Resources & Evidence
Math: Desmos Studio PBC; Desmos Geometry User Guide; Beast Academy Level 5 (100% completed); AoPS Alcumus (current); Richard Rusczyk 'Introduction to Geometry' and 'Prealgebra' (current). Music: Hanon-Faber: The New Virtuoso Pianist (completed and ongoing), Faber Piano Adventures (completed & ongoing repertoire and video lessons), Jamie Chimchirian 'The Violin Method for Beginners: Book 1' (video lessons for cross-training).

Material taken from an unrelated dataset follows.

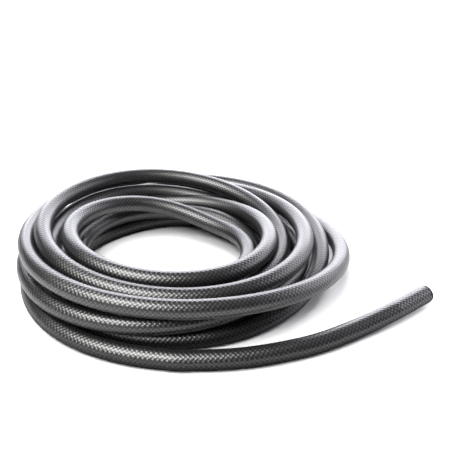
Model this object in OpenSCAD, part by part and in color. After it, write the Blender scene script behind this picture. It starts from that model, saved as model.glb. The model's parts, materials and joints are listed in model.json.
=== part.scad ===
// Length of plain braided vacuum hose, laid down in a loose coil of nine and a half turns.
// Millimetres. +Z is up and z = 0 is the surface that the coil lies on. The origin is the
// middle of the whole object's box, on that surface, and the free end points to +X.

/* [Hose] */
// Outside diameter of the hose, over the braid
hose_od = 19; // [17:0.5:26]
// Diameter of the bore
bore_d = 12; // [8:0.5:14]
// Thickness of the textile braid round the rubber tube
braid_t = 0.5; // [0.3:0.1:1]

/* [Ends] */
// Length of each square-cut straight end, as long as a hose barb reaches in
end_len = 30; // [20:1:45]

/* [Coil] */
// Radius of the eye of the coil: the circle that the innermost turn's centre line touches
eye_r = 57; // [50:1:120]

/* [Hidden] */

// The lay of the hose, turn by turn from the outer turn inwards. A row is one turn, and holds
// eight stations in the order that the hose passes them, clockwise as seen from above:
// front, front left, left, back left, back, back right, right, front right.
// REACH is how many hose widths the hose lies outside the eye, and LIFT how many hose widths
// its centre line is above the surface. The hose runs on a smooth curve drawn by the stations.
REACH = [
    [5.7, 5.6, 5.3, 5.8, 6.5, 6.7, 7.3, 5.5],
    [5.1, 5.1, 5.3, 5.8, 6.2, 6.4, 5.7, 5.0],
    [4.4, 4.4, 4.4, 4.4, 4.5, 4.4, 4.6, 4.1],
    [4.9, 5.4, 5.6, 5.0, 4.8, 4.7, 4.7, 4.5],
    [4.0, 4.0, 4.5, 4.4, 4.0, 3.5, 3.4, 3.1],
    [3.2, 3.7, 4.2, 4.1, 3.7, 3.3, 3.1, 3.2],
    [3.2, 3.3, 3.8, 3.5, 2.5, 2.2, 2.6, 2.8],
    [2.9, 2.9, 3.0, 1.4, 0.3, 0.0, 1.2, 2.2],
    [2.1, 2.2, 2.7, 2.4, 1.4, 1.2, 2.1, 2.1],
    [2.1, 2.1, 3.4, 2.3, 2.3, 2.0]
];
LIFT = [
    [0.5, 0.5, 0.5, 0.5, 0.5, 0.5, 1.1, 2.3],
    [2.9, 3.0, 2.7, 2.5, 1.6, 1.7, 1.3, 0.5],
    [0.5, 0.5, 0.5, 0.5, 0.6, 0.9, 0.9, 1.5],
    [1.7, 1.6, 1.6, 1.5, 1.8, 2.1, 2.3, 2.5],
    [2.7, 3.1, 3.4, 3.4, 2.9, 2.2, 1.6, 1.6],
    [1.7, 2.1, 2.3, 2.4, 1.8, 1.1, 0.5, 0.5],
    [0.5, 0.9, 1.4, 1.4, 1.7, 2.0, 2.4, 2.6],
    [2.9, 3.2, 3.2, 2.8, 2.1, 1.6, 1.7, 1.8],
    [1.6, 1.7, 1.5, 1.6, 1.4, 1.7, 0.8, 0.5],
    [0.5, 0.5, 0.5, 0.5, 0.6, 0.7]
];
// The same two numbers for the stretch that runs into the first station
LEAD_REACH = 7.4;
LEAD_LIFT = 0.5;

// Route of the free stretch, from the coil's first station to the free end, in mm to the right
// and to the back of that station. The last number goes from 0, pressed flat on the surface
// as the coil is, to 1, resting on it at its full round height. What it has above 1 is how many
// hose widths the stiff hose holds its end clear of the surface. The last two points give the
// heading of the free end, which runs straight for its own length and one hose width more.
FREE_ROUTE = [
    [0, 0, 0], [34, -1.5, 0], [69, 1, 0.2], [106, 9, 0.4],
    [146, 23, 0.8], [189, 46, 1.05], [233.6, 74.2, 1.16], [265.6, 98.2, 1.16]
];

press = 0.1;              // share of a hose width that the lowest turns are cut flat
seam = 0.01;              // gap that keeps the loose stretch out of the free end's exact bore
heading_step = 0.01;      // share of a station over which the coil's heading is taken
stations = 8;             // stations in a turn
rings_per_station = 3;
coil_sides = 6;
free_sides = 12;
end_fn = 96;

reach = [LEAD_REACH, for (turn = REACH) each turn];
lift = [LEAD_LIFT, for (turn = LIFT) each turn];
last_station = len(reach) - 3;
low_z = (0.5 - press) * hose_od;
round_z = hose_od / 2;

function unit(v) = v / norm(v);

// The free end's face and the object's middle are kept on whole hundredths of a millimetre
function hundredth(v) = round(v * 100) / 100;

// Value at place s of the smooth curve that the list v draws (a uniform cubic B-spline);
// s = 0 is the first station, which has one entry of the list before it
function smooth(v, s) =
    let (i = max(0, min(floor(s), last_station - 1)), f = s - i)
    (v[i] * pow(1 - f, 3) + v[i + 1] * (3 * pow(f, 3) - 6 * pow(f, 2) + 4)
     + v[i + 2] * (-3 * pow(f, 3) + 3 * pow(f, 2) + 3 * f + 1) + v[i + 3] * pow(f, 3)) / 6;

// Centre line of the coil, about its own axis
function coil_point(s) =
    let (a = 270 - s * 360 / stations, r = eye_r + smooth(reach, s) * hose_od)
    [r * cos(a), r * sin(a), (smooth(lift, s) - press) * hose_od];

function coil_heading(s) = unit(coil_point(s + heading_step) - coil_point(s - heading_step));

// A ring of corners round the hose, with one flat side down, kept above the surface
function ring(mid, heading, sides) =
    let (side = unit(cross(heading, [0, 0, 1])), up = cross(side, heading))
    [for (k = [0 : sides - 1])
        let (a = 270 - 180 / sides + k * 360 / sides,
             p = mid + hose_od / 2 * (side * cos(a) + up * sin(a)))
        [p.x, p.y, max(p.z, 0)]];

// One closed tube through rings of corners, in triangles
module tube(rings) {
    n = len(rings[0]);
    last = len(rings) - 1;
    polyhedron(
        points = [for (r = rings) each r],
        faces = [
            for (i = [0 : last - 1], k = [0 : n - 1])
                let (a = i * n + k, b = i * n + (k + 1) % n)
                each [[a, a + n, b], [b, a + n, b + n]],
            for (k = [1 : n - 2]) each [[0, k, k + 1], [last * n, last * n + k + 1, last * n + k]]
        ],
        convexity = 10
    );
}

// The coil's rings: straight for one hose width at each end, and on the smooth curve between
coil_steps = last_station * rings_per_station;
coil_start = coil_point(0);
coil_end = coil_point(last_station);
start_heading = let (h = coil_heading(0)) unit([h.x, h.y, 0]);
end_heading = let (h = coil_heading(last_station - heading_step)) unit([h.x, h.y, 0]);
inner_face = coil_end + end_heading * hose_od;
coil_mids = [
    coil_start,
    coil_start + start_heading * hose_od,
    for (i = [1 : coil_steps]) coil_point(i / rings_per_station),
    inner_face
];
coil_headings = [
    start_heading,
    start_heading,
    for (i = [1 : coil_steps - 1]) coil_heading(i / rings_per_station),
    end_heading,
    end_heading
];

// The free stretch's centre line, from the coil's first ring to the free end's back face
free_points = [
    for (p = FREE_ROUTE)
        [
            coil_start.x + p.x,
            coil_start.y + p.y,
            low_z + (round_z - low_z) * min(p.z, 1) + hose_od * max(p.z - 1, 0)
        ]
];
free_count = len(free_points);
free_face = [for (v = free_points[free_count - 1]) hundredth(v)];
free_heading = unit([for (k = [0 : 1]) FREE_ROUTE[free_count - 1][k] - FREE_ROUTE[free_count - 2][k], 0]);
free_back = free_face - free_heading * end_len;
free_mids = [
    free_points[0],
    free_points[0] - start_heading * hose_od,
    for (i = [2 : free_count - 3]) free_points[i],
    free_back - free_heading * hose_od,
    free_back - free_heading * seam
];
free_last = len(free_mids) - 1;
free_headings = [
    for (i = [0 : free_last])
        i < 2 ? -start_heading
        : i > free_last - 2 ? free_heading
        : unit(free_mids[i + 1] - free_mids[i - 1])
];

coil_rings = [for (i = [0 : len(coil_mids) - 1]) ring(coil_mids[i], coil_headings[i], coil_sides)];
free_rings = [for (i = [0 : free_last]) ring(free_mids[i], free_headings[i], free_sides)];

// Middle of the object's box, which the whole object is moved by
corners = [for (r = concat(coil_rings, free_rings)) each r];
free_reach_x = free_face.x + hose_od / 2 * abs(free_heading.y);
box_x = (min([for (p = corners) p.x]) + max(free_reach_x, max([for (p = corners) p.x]))) / 2;
box_y = (min([for (p = corners) p.y]) + max([for (p = corners) p.y])) / 2;
home = [-hundredth(box_x), -hundredth(box_y), 0];

// Least gap between the hose and itself, from each point of the whole centre line to each
// piece of it that is over half a turn further along
function to_piece(p, a, b) =
    let (ab = b - a, t = max(0, min(1, (p - a) * ab / (ab * ab)))) norm(p - a - t * ab);
line = concat(
    [free_face],
    [for (i = [free_last : -1 : 1]) free_mids[i]],
    coil_mids,
    [inner_face + end_heading * end_len]
);
half_turn = stations * rings_per_station / 2;
least_gap = min([
    for (i = [0 : len(line) - half_turn - 2], j = [i + half_turn : len(line) - 2])
        to_piece(line[i], line[j], line[j + 1])
]) - hose_od;
function length_of(points) =
    [for (i = 1, sum = norm(points[1] - points[0]); i < len(points);
          i = i + 1, sum = sum + (i < len(points) ? norm(points[i] - points[i - 1]) : 0)) sum]
    [len(points) - 2];
echo(least_gap_of_the_hose_to_itself = least_gap);
echo(length_of_the_hose = length_of(line));
echo(free_end_face = free_face + home, free_end_heading = free_heading);
echo(inner_end_face = inner_face + end_heading * end_len + home, inner_end_heading = end_heading);
// A spot on the flat underside of the third turn, which the coil rests on
rest_station = 17;
rest_ring = 1 + rest_station * rings_per_station;
rest_spot = (coil_rings[rest_ring][0] + coil_rings[rest_ring][1] + coil_rings[rest_ring + 1][0]) / 3;
echo(coil_axis = home, rest_spot = rest_spot + home);

// A straight length of pipe from a point, along a level heading
module pipe(start, heading, outer, inner) {
    translate(start)
        rotate([0, 0, atan2(heading.y, heading.x)])
            rotate([0, 90, 0])
                difference() {
                    cylinder(h = end_len, d = outer, $fn = end_fn);
                    translate([0, 0, -end_len / 2])
                        cylinder(h = 2 * end_len, d = inner, $fn = end_fn);
                }
}

// The wound part of the hose
module coil() {
    color("#26262a")
        translate(home)
            tube(coil_rings);
}

// The loose stretch that leaves the coil at the front and runs out to the right
module free_stretch() {
    color("#2c2c31")
        translate(home)
            tube(free_rings);
}

// Rubber tube of the hose at its free end
module free_end_tube() {
    color("#17171a")
        translate(home)
            pipe(free_back, free_heading, hose_od - 2 * braid_t, bore_d);
}

// Textile braid round the rubber at the free end
module free_end_braid() {
    color("#303035")
        translate(home)
            pipe(free_back, free_heading, hose_od, hose_od - 2 * braid_t);
}

// Rubber tube of the hose at the end that lies inside the coil
module inner_end_tube() {
    color("#17171a")
        translate(home)
            pipe(inner_face, end_heading, hose_od - 2 * braid_t, bore_d);
}

// Textile braid round the rubber at the inner end
module inner_end_braid() {
    color("#303035")
        translate(home)
            pipe(inner_face, end_heading, hose_od, hose_od - 2 * braid_t);
}

coil();
free_stretch();
free_end_tube();
free_end_braid();
inner_end_tube();
inner_end_braid();
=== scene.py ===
import json
import math

import bpy
import numpy as np
from bpy.props import FloatProperty, FloatVectorProperty, IntProperty, PointerProperty
from bpy.types import Operator, Panel, PropertyGroup
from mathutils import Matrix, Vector


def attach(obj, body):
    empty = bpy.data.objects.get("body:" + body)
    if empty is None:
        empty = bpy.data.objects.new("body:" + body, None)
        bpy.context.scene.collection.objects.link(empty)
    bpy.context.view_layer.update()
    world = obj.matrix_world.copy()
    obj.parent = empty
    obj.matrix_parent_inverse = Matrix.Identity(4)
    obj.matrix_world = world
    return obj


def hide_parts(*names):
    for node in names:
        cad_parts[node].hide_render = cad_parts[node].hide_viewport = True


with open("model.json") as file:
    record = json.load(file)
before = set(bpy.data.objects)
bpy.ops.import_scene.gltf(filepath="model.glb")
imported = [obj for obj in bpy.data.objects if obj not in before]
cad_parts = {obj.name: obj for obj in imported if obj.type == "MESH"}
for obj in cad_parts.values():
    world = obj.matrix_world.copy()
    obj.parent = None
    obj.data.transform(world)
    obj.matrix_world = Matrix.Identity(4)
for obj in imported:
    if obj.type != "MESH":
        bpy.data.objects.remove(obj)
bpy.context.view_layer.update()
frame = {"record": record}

bl_info = {
    "name": "Coiled Braided Hose",
    "version": (1, 0, 0),
    "blender": (4, 5, 0),
    "location": "View3D > Sidebar > Hose",
    "description": "Builds a loosely coiled, textile-braided rubber hose around its packed frame",
    "category": "Add Mesh",
}

BODY = "root"
MOUNTS = {mount["name"]: mount for mount in frame["record"]["mounts"]}
MM = 0.001

# ---------------------------------------------------------------------------
# The lay of the hose. The tables repeat the part's source: a row is one turn, and holds eight
# stations in the order that the hose passes them, clockwise as seen from above: front, front
# left, left, back left, back, back right, right, front right.

# How many hose widths the hose lies outside the coil's eye
REACH = [
    [5.7, 5.6, 5.3, 5.8, 6.5, 6.7, 7.3, 5.5],
    [5.1, 5.1, 5.3, 5.8, 6.2, 6.4, 5.7, 5.0],
    [4.4, 4.4, 4.4, 4.4, 4.5, 4.4, 4.6, 4.1],
    [4.9, 5.4, 5.6, 5.0, 4.8, 4.7, 4.7, 4.5],
    [4.0, 4.0, 4.5, 4.4, 4.0, 3.5, 3.4, 3.1],
    [3.2, 3.7, 4.2, 4.1, 3.7, 3.3, 3.1, 3.2],
    [3.2, 3.3, 3.8, 3.5, 2.5, 2.2, 2.6, 2.8],
    [2.9, 2.9, 3.0, 1.4, 0.3, 0.0, 1.2, 2.2],
    [2.1, 2.2, 2.7, 2.4, 1.4, 1.2, 2.1, 2.1],
    [2.1, 2.1, 3.4, 2.3, 2.3, 2.0],
]
# How many hose widths the hose's centre line lies above the floor
LIFT = [
    [0.5, 0.5, 0.5, 0.5, 0.5, 0.5, 1.1, 2.3],
    [2.9, 3.0, 2.7, 2.5, 1.6, 1.7, 1.3, 0.5],
    [0.5, 0.5, 0.5, 0.5, 0.6, 0.9, 0.9, 1.5],
    [1.7, 1.6, 1.6, 1.5, 1.8, 2.1, 2.3, 2.5],
    [2.7, 3.1, 3.4, 3.4, 2.9, 2.2, 1.6, 1.6],
    [1.7, 2.1, 2.3, 2.4, 1.8, 1.1, 0.5, 0.5],
    [0.5, 0.9, 1.4, 1.4, 1.7, 2.0, 2.4, 2.6],
    [2.9, 3.2, 3.2, 2.8, 2.1, 1.6, 1.7, 1.8],
    [1.6, 1.7, 1.5, 1.6, 1.4, 1.7, 0.8, 0.5],
    [0.5, 0.5, 0.5, 0.5, 0.6, 0.7],
]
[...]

Additional tools: practice logs, Desmos saved constructions, Alcumus mastery reports, video performance recordings, annotated scores.
ACARA v9 Alignment
This report aligns with Australian Curriculum v9 learning areas: Mathematics — developing number sense, algebraic reasoning, geometric reasoning, measurement and statistics through Years 7–10 content strands and associated proficiency strands (understanding, fluency, problem-solving, reasoning). Music — aligns with The Arts (Music) Years 7–10 band: Making (performing and composing), Responding (analysis and evaluation), and the development of technique, aural skills, and literacy. Assessments described map to formative and summative ACARA expectations for skill demonstration, conceptual understanding, and documented evidence of learning.